Could every line of the data be printed exactly as it reads?

Given information:
--- BEGIN ---
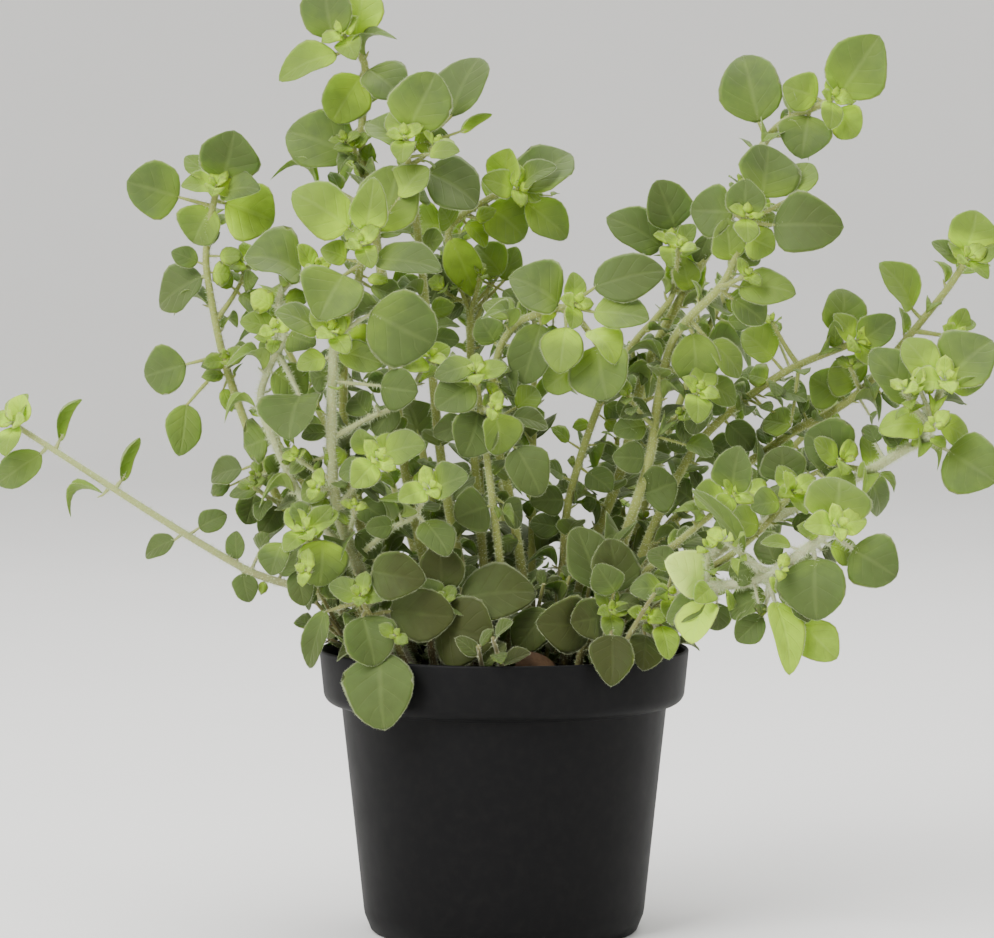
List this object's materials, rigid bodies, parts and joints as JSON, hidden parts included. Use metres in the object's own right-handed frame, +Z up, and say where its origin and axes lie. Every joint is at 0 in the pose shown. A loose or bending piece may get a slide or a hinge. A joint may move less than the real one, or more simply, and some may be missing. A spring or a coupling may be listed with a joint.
{
  "type": "potted oregano",
  "caption": "Young oregano plant of leaning leafy stems with paired ovate leaves, in a black nursery pot filled with soil.",
  "frame": {"origin": "middle of the pot's flat base, on the ground", "axes": "+Z up out of the pot, +Y away from the side that the picture shows, +X to the picture's right, which is the plant's longest way"},
  "size_m": [0.3235, 0.1876, 0.3085],
  "materials": {
    "pot": "black moulded plastic with a soft sheen",
    "soil": "dark crumbly potting soil",
    "plant": "soft, finely hairy green leaves and stems"
  },
  "bodies": {
    "root": {"pot": "pot", "soil": "soil", "stem_left_trailing": "plant", "stem_left_upright": "plant", "stem_left_pale": "plant", "stem_centre_left": "plant", "stem_centre_left_tall": "plant", "stem_top_left": "plant", "stem_top_centre": "plant", "stem_centre_top": "plant", "stem_centre": "plant", "stem_centre_low": "plant", "stem_low_left": "plant", "base_left": "plant", "base_centre": "plant", "base_right": "plant", "base_far_right": "plant", "stem_front_right": "plant", "stem_right_low": "plant", "stem_right_low_outer": "plant", "stem_right_long": "plant", "stem_right_far": "plant", "stem_right_white": "plant", "stem_right_yellow": "plant", "stem_right_main": "plant", "stem_right_top": "plant", "back_left_low": "plant", "back_left": "plant", "back_left_tall": "plant", "back_centre": "plant", "back_centre_low": "plant", "back_middle_low": "plant", "back_centre_right": "plant", "back_right": "plant", "back_right_tall": "plant", "back_right_low": "plant", "back_right_outer": "plant"}
  },
  "joints": []
}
--- END ---
Finished exercise:
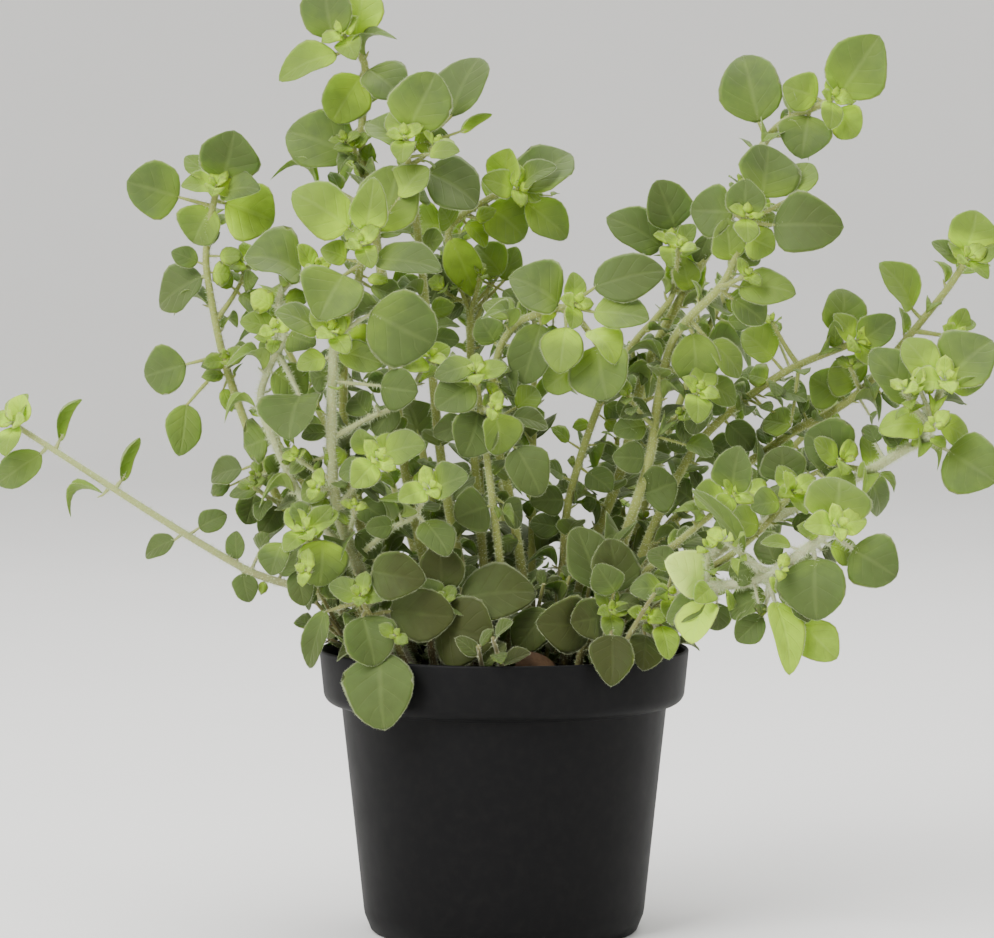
List this object's materials, rigid bodies, parts and joints as JSON, hidden parts included. Use metres in the object's own right-handed frame, +Z up, and say where its origin and axes lie. Every joint is at 0 in the pose shown. A loose or bending piece may get a slide or a hinge. A joint may move less than the real one, or more simply, and some may be missing. A spring or a coupling may be listed with a joint.
{
  "type": "potted oregano",
  "caption": "Young oregano plant of leaning leafy stems with paired ovate leaves, in a black nursery pot filled with soil.",
  "frame": {"origin": "middle of the pot's flat base, on the ground", "axes": "+Z up out of the pot, +Y away from the side that the picture shows, +X to the picture's right, which is the plant's longest way"},
  "size_m": [0.3235, 0.1876, 0.3085],
  "materials": {
    "pot": "black moulded plastic with a soft sheen",
    "soil": "dark crumbly potting soil",
    "plant": "soft, finely hairy green leaves and stems"
  },
  "bodies": {
    "root": {"pot": "pot", "soil": "soil", "stem_left_trailing": "plant", "stem_left_upright": "plant", "stem_left_pale": "plant", "stem_centre_left": "plant", "stem_centre_left_tall": "plant", "stem_top_left": "plant", "stem_top_centre": "plant", "stem_centre_top": "plant", "stem_centre": "plant", "stem_centre_low": "plant", "stem_low_left": "plant", "base_left": "plant", "base_centre": "plant", "base_right": "plant", "base_far_right": "plant", "stem_front_right": "plant", "stem_right_low": "plant", "stem_right_low_outer": "plant", "stem_right_long": "plant", "stem_right_far": "plant", "stem_right_white": "plant", "stem_right_yellow": "plant", "stem_right_main": "plant", "stem_right_top": "plant", "back_left_low": "plant", "back_left": "plant", "back_left_tall": "plant", "back_centre": "plant", "back_centre_low": "plant", "back_middle_low": "plant", "back_centre_right": "plant", "back_right": "plant", "back_right_tall": "plant", "back_right_low": "plant", "back_right_outer": "plant"}
  },
  "joints": []
}